E’ sempre difficile esprimersi dopo un evento come l’attentato avvenuto la scorsa notte a Manchester a conclusione del concerto della cantante statunitense Ariana Grande che ha provocato almeno 22 morti e svariati feriti. Se scorriamo all’indietro, ci siamo trovati a commentare, quasi più per esigenza di non rimanere in silenzio che per necessità di cronaca, gli attentati di Charlie Hebdo, di Parigi e di altri avvenimenti su più fronti, saltandone anche alcuni, a conferma che fatti di questo tipo sono ormai diventati da eccezione a parte della quotidianità.

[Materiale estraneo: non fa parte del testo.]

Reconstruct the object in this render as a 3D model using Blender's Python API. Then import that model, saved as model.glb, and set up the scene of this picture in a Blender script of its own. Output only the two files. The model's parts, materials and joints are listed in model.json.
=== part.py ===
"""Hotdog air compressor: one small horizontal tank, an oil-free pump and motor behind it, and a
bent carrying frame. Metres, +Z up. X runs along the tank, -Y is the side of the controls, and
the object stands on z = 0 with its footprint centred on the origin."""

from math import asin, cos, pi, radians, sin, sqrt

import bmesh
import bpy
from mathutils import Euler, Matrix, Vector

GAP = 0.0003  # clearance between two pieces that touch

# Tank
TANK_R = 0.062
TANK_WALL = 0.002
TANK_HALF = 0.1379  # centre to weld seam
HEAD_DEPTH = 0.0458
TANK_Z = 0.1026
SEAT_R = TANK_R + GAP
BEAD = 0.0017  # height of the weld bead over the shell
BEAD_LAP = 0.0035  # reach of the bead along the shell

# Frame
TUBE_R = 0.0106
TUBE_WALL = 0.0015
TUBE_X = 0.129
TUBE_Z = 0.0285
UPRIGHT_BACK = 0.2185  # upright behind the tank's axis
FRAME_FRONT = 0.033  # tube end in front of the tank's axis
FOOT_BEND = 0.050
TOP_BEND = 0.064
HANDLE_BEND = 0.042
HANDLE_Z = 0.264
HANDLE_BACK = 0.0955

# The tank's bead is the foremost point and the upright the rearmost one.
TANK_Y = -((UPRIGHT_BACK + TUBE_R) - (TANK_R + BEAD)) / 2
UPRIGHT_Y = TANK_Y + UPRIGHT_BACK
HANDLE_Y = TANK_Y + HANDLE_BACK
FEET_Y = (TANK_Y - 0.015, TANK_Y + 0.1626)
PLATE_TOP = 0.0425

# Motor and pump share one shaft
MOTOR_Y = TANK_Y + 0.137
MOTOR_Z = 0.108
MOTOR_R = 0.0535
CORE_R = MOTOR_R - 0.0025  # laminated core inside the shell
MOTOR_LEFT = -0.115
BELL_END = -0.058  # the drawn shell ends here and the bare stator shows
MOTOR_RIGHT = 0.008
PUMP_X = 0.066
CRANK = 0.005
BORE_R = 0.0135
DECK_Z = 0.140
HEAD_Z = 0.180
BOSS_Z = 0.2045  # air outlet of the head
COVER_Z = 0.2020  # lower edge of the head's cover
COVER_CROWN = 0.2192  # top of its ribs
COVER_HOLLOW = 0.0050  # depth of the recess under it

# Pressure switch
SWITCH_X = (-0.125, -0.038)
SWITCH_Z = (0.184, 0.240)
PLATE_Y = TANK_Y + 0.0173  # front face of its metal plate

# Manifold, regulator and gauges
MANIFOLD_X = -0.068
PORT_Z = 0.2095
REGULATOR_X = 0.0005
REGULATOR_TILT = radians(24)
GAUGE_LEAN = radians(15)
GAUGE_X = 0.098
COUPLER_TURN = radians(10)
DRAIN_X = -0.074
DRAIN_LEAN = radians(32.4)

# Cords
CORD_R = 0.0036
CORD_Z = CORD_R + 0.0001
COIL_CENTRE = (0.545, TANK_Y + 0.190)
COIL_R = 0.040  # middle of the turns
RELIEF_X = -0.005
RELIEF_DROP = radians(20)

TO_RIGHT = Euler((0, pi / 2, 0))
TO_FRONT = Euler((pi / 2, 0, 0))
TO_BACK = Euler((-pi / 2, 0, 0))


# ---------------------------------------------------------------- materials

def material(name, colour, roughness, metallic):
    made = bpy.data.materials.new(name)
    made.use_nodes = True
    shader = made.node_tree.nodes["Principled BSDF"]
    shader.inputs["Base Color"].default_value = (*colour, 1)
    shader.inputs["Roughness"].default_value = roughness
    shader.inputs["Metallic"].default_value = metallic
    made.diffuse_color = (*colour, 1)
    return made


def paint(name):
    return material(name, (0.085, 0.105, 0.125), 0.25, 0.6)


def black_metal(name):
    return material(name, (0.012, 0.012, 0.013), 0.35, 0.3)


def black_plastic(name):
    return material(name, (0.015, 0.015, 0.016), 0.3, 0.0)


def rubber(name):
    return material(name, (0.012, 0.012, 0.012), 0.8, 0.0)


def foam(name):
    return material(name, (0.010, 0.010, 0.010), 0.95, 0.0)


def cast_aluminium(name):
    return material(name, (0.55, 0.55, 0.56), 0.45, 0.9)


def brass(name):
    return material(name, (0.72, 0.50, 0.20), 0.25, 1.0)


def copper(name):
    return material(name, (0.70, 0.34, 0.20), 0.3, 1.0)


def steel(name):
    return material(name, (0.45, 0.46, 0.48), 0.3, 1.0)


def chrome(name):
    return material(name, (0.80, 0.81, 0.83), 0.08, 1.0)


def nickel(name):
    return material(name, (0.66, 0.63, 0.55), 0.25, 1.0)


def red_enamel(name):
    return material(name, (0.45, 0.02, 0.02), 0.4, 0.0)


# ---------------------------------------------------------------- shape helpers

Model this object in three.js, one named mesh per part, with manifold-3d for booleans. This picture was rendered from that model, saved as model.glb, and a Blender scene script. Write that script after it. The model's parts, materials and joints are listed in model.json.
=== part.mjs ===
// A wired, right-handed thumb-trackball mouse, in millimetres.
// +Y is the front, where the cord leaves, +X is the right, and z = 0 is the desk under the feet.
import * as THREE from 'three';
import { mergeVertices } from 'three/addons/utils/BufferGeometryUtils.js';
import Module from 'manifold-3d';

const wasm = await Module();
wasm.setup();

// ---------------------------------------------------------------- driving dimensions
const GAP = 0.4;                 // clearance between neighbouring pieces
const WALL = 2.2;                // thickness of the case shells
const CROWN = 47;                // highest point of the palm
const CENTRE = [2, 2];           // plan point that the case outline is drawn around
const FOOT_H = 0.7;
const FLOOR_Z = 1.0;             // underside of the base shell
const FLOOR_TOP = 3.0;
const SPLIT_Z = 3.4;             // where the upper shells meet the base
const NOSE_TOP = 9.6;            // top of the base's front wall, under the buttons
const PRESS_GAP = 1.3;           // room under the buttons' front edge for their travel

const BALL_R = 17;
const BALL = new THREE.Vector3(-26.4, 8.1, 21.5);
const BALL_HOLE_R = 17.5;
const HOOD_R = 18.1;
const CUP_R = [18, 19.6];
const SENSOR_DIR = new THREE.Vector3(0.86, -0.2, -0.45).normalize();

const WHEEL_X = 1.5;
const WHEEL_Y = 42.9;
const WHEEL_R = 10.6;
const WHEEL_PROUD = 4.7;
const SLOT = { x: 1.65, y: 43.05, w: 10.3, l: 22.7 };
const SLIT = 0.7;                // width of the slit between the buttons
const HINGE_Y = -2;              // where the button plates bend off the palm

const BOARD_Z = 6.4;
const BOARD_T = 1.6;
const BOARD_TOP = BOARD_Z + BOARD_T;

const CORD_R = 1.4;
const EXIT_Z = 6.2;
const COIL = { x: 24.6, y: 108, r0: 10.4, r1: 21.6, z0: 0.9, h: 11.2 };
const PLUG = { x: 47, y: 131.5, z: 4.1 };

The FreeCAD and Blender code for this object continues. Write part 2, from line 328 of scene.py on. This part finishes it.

Il meccanismo è lo stesso, si cerca di colpire nei momenti di maggiore debolezza. La mattina sotto le metropolitane affollate di gente che va a lavoro, la sera durante un momento di svago ad una festa, o alla fine di un concerto quando ormai si è abbassata la guardia ed esausti ma felici si va a casa.
L’attentato di ieri risulta particolarmente fastidioso perché il pubblico presente era composto principalmente da giovani e giovanissimi, teenager per lo più ragazzine che si trovavano magari per la prima volta ad assistere ad un concerto. La musica, che nei territori dello Stato Islamico è vietata in quanto considerata offensiva nei confronti della religione, rappresenta da sempre la libertà che si concretizza nell’insieme di emozioni che ascoltare una canzone, al di là del genere preferito, suscita in ognuno di noi. E questo per chi predica una legge ferrea che ha la presunzione di rifarsi alla legge di un dio che impone unicamente i propri diktat non è accettabile.
Essere l’idolo di qualcuno, in età adolescenziale, significa rappresentare e farsi voce delle speranze di vita, dei sogni e degli obiettivi che a quell’età ci si inizia a dare. Assistere ad un concerto di chi queste aspettative incarna, rappresenta il punto di massima soddisfazione per tutto un mondo di fan. Ariana Grande è una cantante statunitense, di origini italiane. Per quanto possa sembrare per chi non l’ha mai sentita prima l’ennesima artista poco significativa, va sottolineato come il Times l’abbia inserita tra le cento persone più influenti al mondo, forte di una presenza significativa sui social (conta più di cento milioni di iscritti sul suo profilo Instagram) nonché di alcune battaglie in favore dei diriti civili, per gli Lgbt e la libertà delle donne di vestirsi come vogliono. Se si vedono alcuni suoi video, si nota come il messaggio di libertà dei costumi e dei comportamenti sia evidente.
Per chi ancora crede che gli attentati terroristici possano essere in qualche modo delle messe in scena organizzate da ben altre organizzazioni, non nego che chi sta dietro a tali decisioni possa avere i propri interessi più o meno strategici a decidere obiettivi e metodi, ma sul ritenere che non ci siano delle persone, per lo più giovani, che si sono fatte indottrinare al punto da sacrificare la propria vita e toglierla agli altri, avrei i miei dubbi. Vorrei ricordare come è notizia di pochi giorni fa la diffusione del gioco chiamato Blue whale che incita gli adolescenti a togliersi la vita a seguito di una serie di prove a cui si devono sottoporre e superare. Se si riescono ad ottenere tali risultati da un semplice “gioco” che assomiglia quasi ad una catena di sant’Antonio macabra che trova la motivazione del gesto estremo soltanto in quanto manifestazione fine a se stessa, figuriamoci che tipo ti appeal può avere chi predica in nome di una religione la necessità di arrivare a farsi saltare in aria e combattere contro dei nemici infedeli per un tornaconto personale ultraterreno. I risultati infatti sono purtroppo all’ordine del giorno.
Se il Consiglio dei Musulmani ha condannato oggi la strage augurando agli autori del massacro che possano pagare in questa vita e nella prossima, a dimostrazione che esiste un mondo musulmano moderato a cui rivolgersi, vale la pensa ricordarsi che l’antidoto migliore contro ogni fondamentalismo è l’apertura e non la chiusura, l’amore e non l’odio. Più le nuove generazioni saranno dialoganti, multietniche, transnazionali e interclassiste e più sarà difficile per chi evidentemente si sente escluso recriminare tutto ciò.